The 3-1/2 Minute Transaction should be of interest to an audience wider than the elite financial coterie interested in the stickiness of the pari passu clause in sovereign bonds. The ten possible explanations for stickiness will be of interest to those who are interested generally in the economic analysis of boilerplate, because these explanations can and should be considered with respect to other instances of sticky boilerplate, of which there seem to be many. The description of the agency costs of “big law” will be of interest to students of the sociology of the legal profession and its organizational forms. Finally, this book begins to step away from the traditional view that every clause in a commercial contract between sophisticated parties represents part of a deal between two parties which must be interpreted according to those parties’ intentions.
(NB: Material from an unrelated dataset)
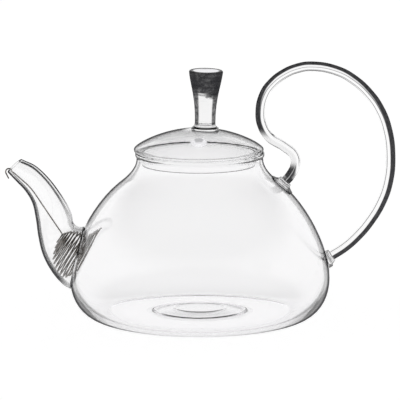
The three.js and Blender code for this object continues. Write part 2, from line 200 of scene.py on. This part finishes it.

That initial step away from the traditional view is an idea that is of potentially quite broad interest; it could be the start of something big.

REFERENCES

Choi, Stephen J., and Gulati, G. Mitu. 2006. “Contract as Statute,”Michigan Law Review 104: 1129-1173.

Radin, Margaret Jane. 2012. Boilerplate: The Fine Print, Vanishing Rights, and the Rule of Law. Princeton: Princeton University Press.

Schwartz, Alan, and Scott, Robert E. 2003. “Contract Theory and the Limits of Contract Law,” Yale Law Journal 113: 541-619.